If you understand this, you have a basic working knowledge of probabilities – a way of expressing knowledge or belief that a given event will occur in a defined amount of time.

In weather, this is a very important concept when it comes to forecasting. Whether considering the chance of thunderstorms on a summer day or the arrival of a hurricane, determining the likelihood of something happening gives residents an idea of the risks they face.

For instance, based on statistics pulled from the hurricane record which stretches back to 1856, the Tampa Bay area can expect to see a category 3 storm pass within 75 miles of our shores once every 18 years.

Does this mean that you can mark your calendar and plan on the arrival of a category 3 storm every 18 years like clockwork? Not exactly. Let’s go back to our craps table in Vegas. You may sit at the table and watch three straight hours of rolling and never see snake eyes come up after a roll. If you leave the table to go take in dinner and a show, you might assume (incorrectly) from your relatively small sample size that snake eyes never occurs at the table. However, another day, you may see four snake eyes rolled in five minutes.
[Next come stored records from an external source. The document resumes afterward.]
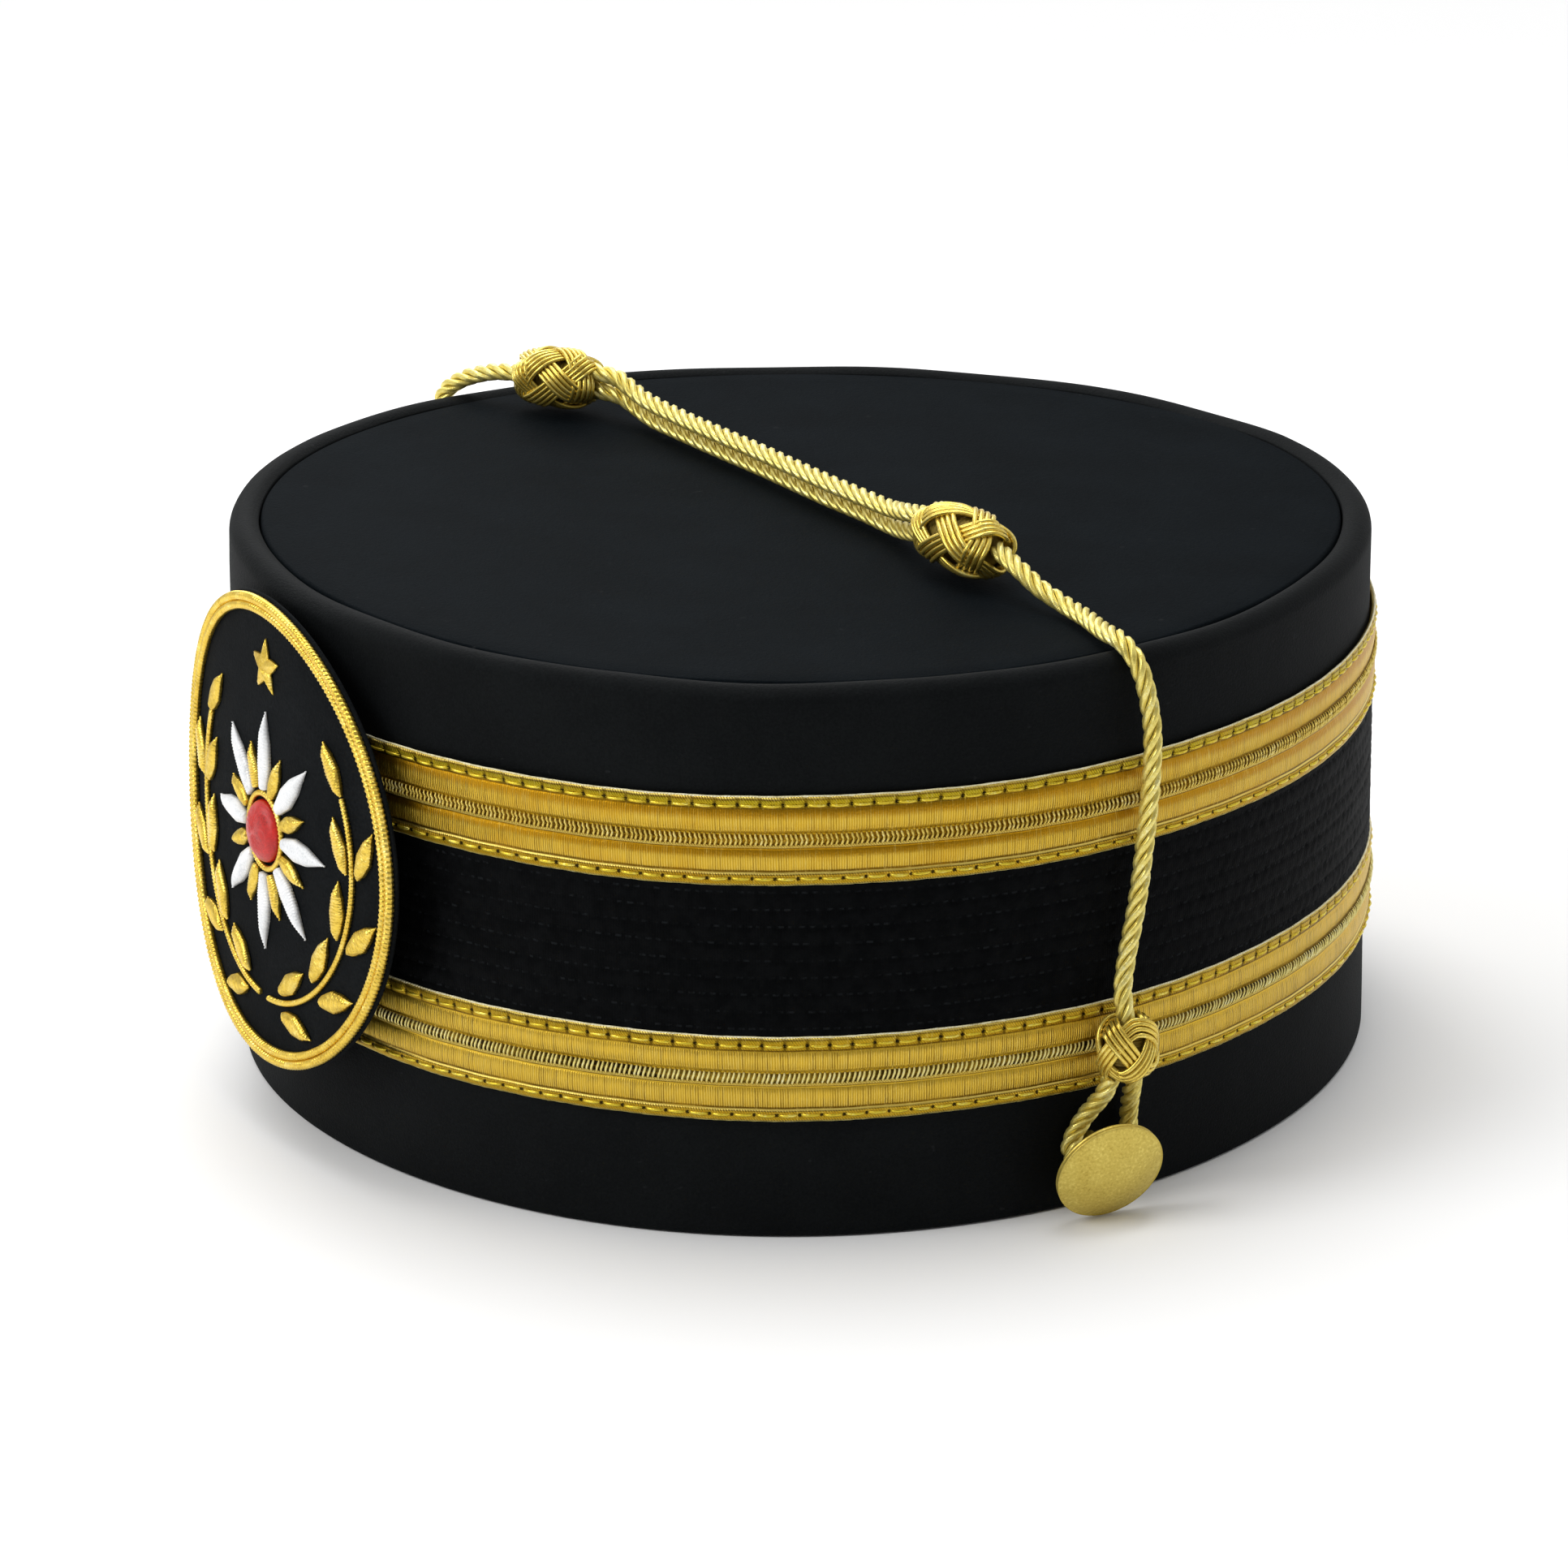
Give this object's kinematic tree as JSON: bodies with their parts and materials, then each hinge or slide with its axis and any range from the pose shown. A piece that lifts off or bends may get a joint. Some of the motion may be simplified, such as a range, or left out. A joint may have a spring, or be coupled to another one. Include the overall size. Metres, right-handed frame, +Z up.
{
  "type": "masonic cap",
  "caption": "Stiff round black cloth cap with gold lace bands, a quilted band, an embroidered front badge and a knotted gold cord over the top between gilt buttons.",
  "frame": {"origin": "Centre of the cap's box at the plane that the rim rests on, measured without the cord and its knots.", "axes": "+Z up, -Y to the front where the badge is, +X to the wearer's left, the side of the nearer button in the picture."},
  "size_m": [0.213, 0.2022, 0.102],
  "materials": {
    "cloth": "matt fine wool cloth, blue-black",
    "quilt": "black ribbon quilted in rows",
    "lace": "woven gold lace with ribs and stitched edges",
    "badge_cloth": "matt black felt",
    "gold_wire": "gold bullion wire embroidery",
    "silver_thread": "silver white satin stitch",
    "red_silk": "red satin stitch",
    "cord": "twisted pale gold metal-thread cord",
    "gilt": "matt pale gilt"
  },
  "bodies": {
    "root": {"crown_side": "cloth", "top_disc": "cloth", "quilted_band": "quilt", "lower_lace": "lace", "upper_lace": "lace", "badge_base": "badge_cloth", "badge_border_outer": "gold_wire", "badge_border_inner": "gold_wire", "badge_boss_ring": "gold_wire", "badge_star": "gold_wire", "left_stem": "gold_wire", "right_stem": "gold_wire", "gold_ray_1": "gold_wire", "gold_ray_2": "gold_wire", "gold_ray_3": "gold_wire", "gold_ray_4": "gold_wire", "gold_ray_5": "gold_wire", "gold_ray_6": "gold_wire", "gold_ray_7": "gold_wire", "gold_ray_8": "gold_wire", "left_leaf_1": "gold_wire", "left_leaf_2": "gold_wire", "left_leaf_3": "gold_wire", "left_leaf_4": "gold_wire", "left_leaf_5": "gold_wire", "left_leaf_6": "gold_wire", "left_leaf_7": "gold_wire", "left_leaf_8": "gold_wire", "left_leaf_9": "gold_wire", "right_leaf_1": "gold_wire", "right_leaf_2": "gold_wire", "right_leaf_3": "gold_wire", "right_leaf_4": "gold_wire", "right_leaf_5": "gold_wire", "right_leaf_6": "gold_wire", "right_leaf_7": "gold_wire", "right_leaf_8": "gold_wire", "right_leaf_9": "gold_wire", "silver_ray_1": "silver_thread", "silver_ray_2": "silver_thread", "silver_ray_3": "silver_thread", "silver_ray_4": "silver_thread", "silver_ray_5": "silver_thread", "silver_ray_6": "silver_thread", "silver_ray_7": "silver_thread", "silver_ray_8": "silver_thread", "badge_boss": "red_silk", "left_cord": "cord", "upper_cord": "cord", "lower_cord": "cord", "right_cord": "cord", "left_loop": "cord", "right_loop": "cord", "near_top_knot": "cord", "far_top_knot": "cord", "left_side_knot": "cord", "right_side_knot": "cord", "left_button": "gilt", "right_button": "gilt"}
  },
  "joints": []
}
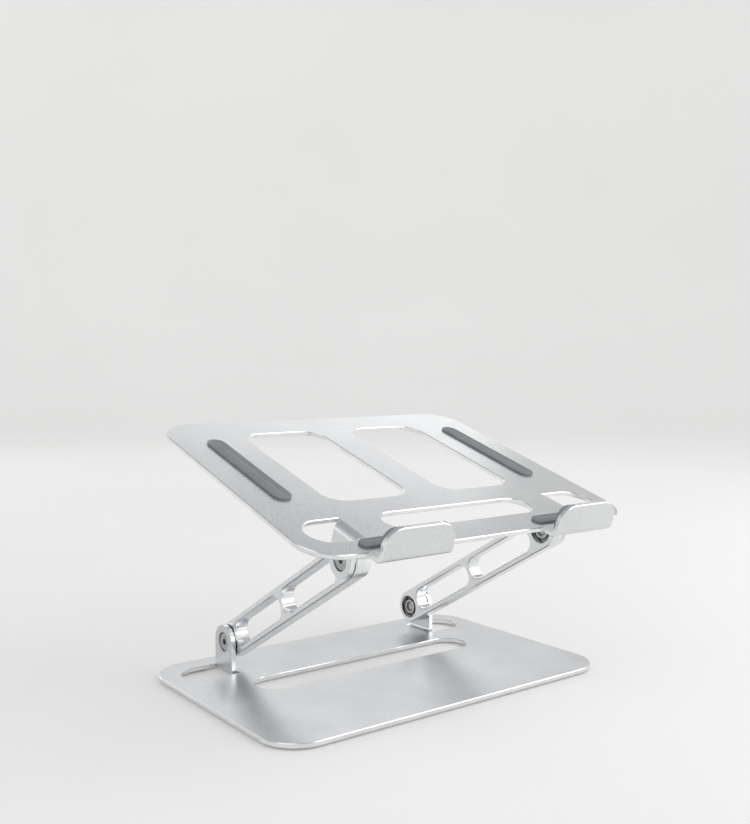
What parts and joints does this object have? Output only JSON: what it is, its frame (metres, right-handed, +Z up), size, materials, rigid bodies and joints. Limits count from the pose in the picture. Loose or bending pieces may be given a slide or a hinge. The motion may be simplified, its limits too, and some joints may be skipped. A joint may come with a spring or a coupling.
{
  "type": "laptop stand",
  "caption": "Folding Z-shaped laptop stand: flat slotted base, twin windowed arms on friction hinges, tilting tray with front hooks and soft pads.",
  "frame": {"origin": "on the desk plane, under the centre of the stand's outline as it stands open", "axes": "+X to the stand's right as the user faces it, -Y toward the user, +Z up; rest pose as in the picture, arms 29.57 degrees above the desk and tray at 17 degrees"},
  "size_m": [0.2606, 0.2166, 0.1694],
  "materials": {
    "satin_aluminium": "bead-blasted and clear anodised, satin",
    "arm_aluminium": "satin faces, polished window walls",
    "pad_silicone": "matte grey silicone",
    "foot_rubber": "matte black rubber",
    "bush_polymer": "black polymer",
    "friction_polymer": "dark polymer ring",
    "screw_steel": "turned steel",
    "nut_steel": "dark zinc-plated steel",
    "spring_steel": "hardened spring steel"
  },
  "bodies": {
    "base": {"base_plate": "satin_aluminium", "foot_front_left": "foot_rubber", "foot_front_right": "foot_rubber", "foot_rear_left": "foot_rubber", "foot_rear_right": "foot_rubber", "pivot_screw_lower_left": "screw_steel", "pivot_screw_lower_right": "screw_steel", "friction_washer_lower_left": "friction_polymer", "friction_washer_lower_right": "friction_polymer", "thrust_washer_lower_left": "spring_steel", "thrust_washer_lower_right": "spring_steel", "disc_spring_lower_left": "spring_steel", "disc_spring_lower_right": "spring_steel", "lock_nut_lower_left": "nut_steel", "lock_nut_lower_right": "nut_steel"},
    "arm_left_body": {"arm_left": "arm_aluminium", "bush_lower_left": "bush_polymer", "bush_upper_left": "bush_polymer"},
    "arm_right_body": {"arm_right": "arm_aluminium", "bush_lower_right": "bush_polymer", "bush_upper_right": "bush_polymer"},
    "tray": {"tray_plate": "satin_aluminium", "hook_pad_left": "pad_silicone", "hook_pad_right": "pad_silicone", "tray_pad_front_left": "pad_silicone", "tray_pad_front_right": "pad_silicone", "tray_pad_rear_left": "pad_silicone", "tray_pad_rear_right": "pad_silicone", "pivot_screw_upper_left": "screw_steel", "pivot_screw_upper_right": "screw_steel", "friction_washer_upper_left": "friction_polymer", "friction_washer_upper_right": "friction_polymer", "thrust_washer_upper_left": "spring_steel", "thrust_washer_upper_right": "spring_steel", "disc_spring_upper_left": "spring_steel", "disc_spring_upper_right": "spring_steel", "lock_nut_upper_left": "nut_steel", "lock_nut_upper_right": "nut_steel"}
  },
  "joints": [
    {"name": "arm_left_fold", "type": "hinge", "parent": "base", "child": "arm_left_body", "pos_m": [-0.0785, 0.07898, 0.0224], "axis": [-1, 0, 0], "range_deg": [-29.57, 60.43]},
    {"name": "arm_right_fold", "type": "hinge", "parent": "base", "child": "arm_right_body", "pos_m": [0.0785, 0.07898, 0.0224], "axis": [-1, 0, 0], "range_deg": [-29.57, 60.43]},
    {"name": "tray_tilt", "type": "hinge", "parent": "arm_left_body", "child": "tray", "pos_m": [-0.0785, -0.05879, 0.10057], "axis": [1, 0, 0], "range_deg": [-46.57, 63.43]}
  ],
  "couplings": [
    {"joint": "arm_right_fold", "follows": "arm_left_fold", "ratio": 1}
  ]
}
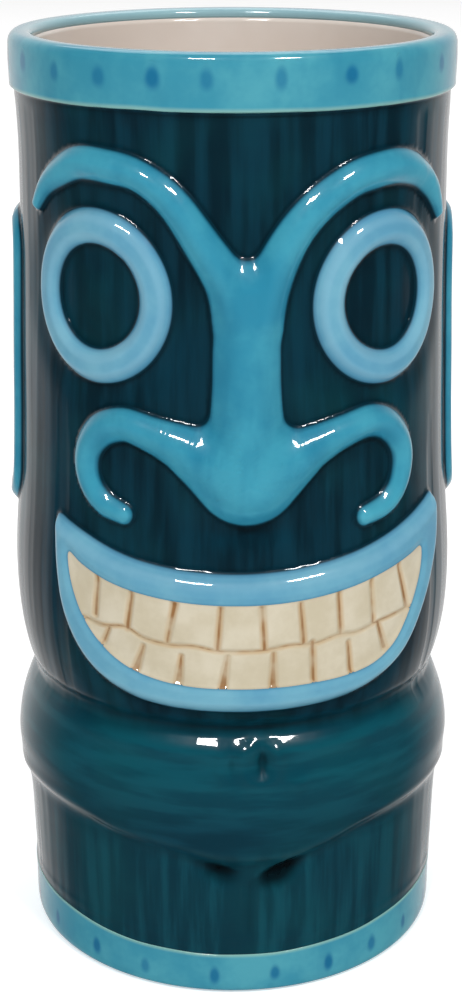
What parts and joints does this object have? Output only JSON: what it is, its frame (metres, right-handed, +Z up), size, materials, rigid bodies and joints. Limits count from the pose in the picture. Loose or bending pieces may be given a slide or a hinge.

Variables such as the way the dice are held, how fast they are thrown, the composition of the table surface, temperature and humidity of the air and thousands of others factors come into play.

With hurricanes, the speed of the trade winds, water surface temperature, existing weather in other parts of the world and thousands of other factors come into play as well. When people live in an area and don’t experience a direct landfall from a hurricane for decades, they may assume that hurricanes never affect their locale.

Since it is impossible to predict the exact landfall point and intensity of a storm months in advance, it’s important to prepare as if this will be the year we will be affected by a hurricane. Stacking the odds of survival in your favor is a smart bet!